■ YOUR OBJECTIVE
From the material below, list every line containing "that".

■ INFORMATION SHOWN
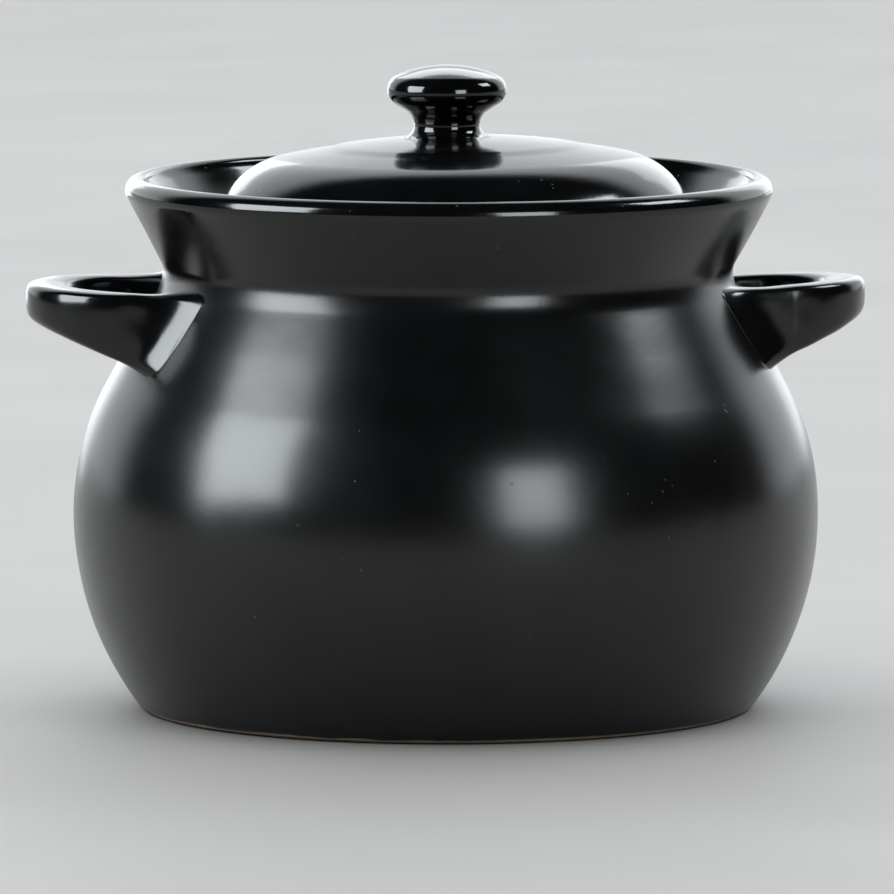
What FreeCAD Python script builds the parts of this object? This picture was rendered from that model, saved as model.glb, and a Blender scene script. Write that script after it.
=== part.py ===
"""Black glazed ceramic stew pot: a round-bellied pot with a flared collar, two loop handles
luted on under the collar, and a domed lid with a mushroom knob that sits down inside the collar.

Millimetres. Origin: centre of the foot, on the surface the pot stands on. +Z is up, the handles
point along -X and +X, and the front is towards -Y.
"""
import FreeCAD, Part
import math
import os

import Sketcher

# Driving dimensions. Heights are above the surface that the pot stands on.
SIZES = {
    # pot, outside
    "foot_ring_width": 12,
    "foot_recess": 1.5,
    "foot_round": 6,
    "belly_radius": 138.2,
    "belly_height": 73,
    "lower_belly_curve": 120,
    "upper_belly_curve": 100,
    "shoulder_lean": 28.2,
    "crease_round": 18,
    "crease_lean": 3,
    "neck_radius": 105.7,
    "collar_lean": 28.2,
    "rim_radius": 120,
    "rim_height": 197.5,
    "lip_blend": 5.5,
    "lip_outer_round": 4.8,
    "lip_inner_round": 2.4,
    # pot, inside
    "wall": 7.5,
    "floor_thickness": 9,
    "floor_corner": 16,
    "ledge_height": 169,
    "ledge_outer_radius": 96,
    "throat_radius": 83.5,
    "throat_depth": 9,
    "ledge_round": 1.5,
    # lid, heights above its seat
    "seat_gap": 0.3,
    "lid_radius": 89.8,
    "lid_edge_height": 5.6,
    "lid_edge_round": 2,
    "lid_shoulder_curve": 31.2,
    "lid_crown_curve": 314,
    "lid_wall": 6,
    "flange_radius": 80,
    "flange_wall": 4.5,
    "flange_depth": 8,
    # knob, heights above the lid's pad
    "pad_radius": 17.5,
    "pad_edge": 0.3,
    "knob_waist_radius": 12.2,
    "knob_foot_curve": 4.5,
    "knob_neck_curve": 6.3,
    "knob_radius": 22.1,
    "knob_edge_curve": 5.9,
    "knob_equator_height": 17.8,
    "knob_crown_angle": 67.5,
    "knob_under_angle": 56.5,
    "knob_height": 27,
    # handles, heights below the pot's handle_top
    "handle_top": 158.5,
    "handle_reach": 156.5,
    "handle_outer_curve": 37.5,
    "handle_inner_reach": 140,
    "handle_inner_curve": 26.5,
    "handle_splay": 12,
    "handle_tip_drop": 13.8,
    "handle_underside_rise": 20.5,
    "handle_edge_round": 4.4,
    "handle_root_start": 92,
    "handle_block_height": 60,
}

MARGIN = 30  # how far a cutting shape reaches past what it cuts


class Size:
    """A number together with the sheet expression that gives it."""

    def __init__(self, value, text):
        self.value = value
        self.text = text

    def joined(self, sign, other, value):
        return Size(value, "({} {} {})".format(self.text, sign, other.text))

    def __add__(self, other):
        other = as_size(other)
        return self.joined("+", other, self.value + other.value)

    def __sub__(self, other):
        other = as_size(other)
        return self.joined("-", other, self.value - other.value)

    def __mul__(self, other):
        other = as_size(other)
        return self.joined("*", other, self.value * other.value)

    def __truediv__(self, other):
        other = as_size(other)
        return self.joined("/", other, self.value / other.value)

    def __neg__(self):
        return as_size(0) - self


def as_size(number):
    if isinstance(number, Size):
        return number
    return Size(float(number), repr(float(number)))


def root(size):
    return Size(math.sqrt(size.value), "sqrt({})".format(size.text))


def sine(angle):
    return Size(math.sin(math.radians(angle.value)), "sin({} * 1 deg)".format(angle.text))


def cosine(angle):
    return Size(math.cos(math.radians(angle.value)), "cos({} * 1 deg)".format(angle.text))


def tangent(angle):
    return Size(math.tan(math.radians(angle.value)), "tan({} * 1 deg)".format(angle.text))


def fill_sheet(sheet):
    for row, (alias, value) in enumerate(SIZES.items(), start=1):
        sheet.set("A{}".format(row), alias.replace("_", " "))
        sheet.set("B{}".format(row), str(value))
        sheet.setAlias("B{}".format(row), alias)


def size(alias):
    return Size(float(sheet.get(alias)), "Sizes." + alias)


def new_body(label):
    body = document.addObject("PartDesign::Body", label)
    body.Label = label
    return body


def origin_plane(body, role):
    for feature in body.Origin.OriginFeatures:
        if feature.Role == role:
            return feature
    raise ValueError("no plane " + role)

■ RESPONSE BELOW
What FreeCAD Python script builds the parts of this object? This picture was rendered from that model, saved as model.glb, and a Blender scene script. Write that script after it.
luted on under the collar, and a domed lid with a mushroom knob that sits down inside the collar.
# Driving dimensions. Heights are above the surface that the pot stands on.
    """A number together with the sheet expression that gives it."""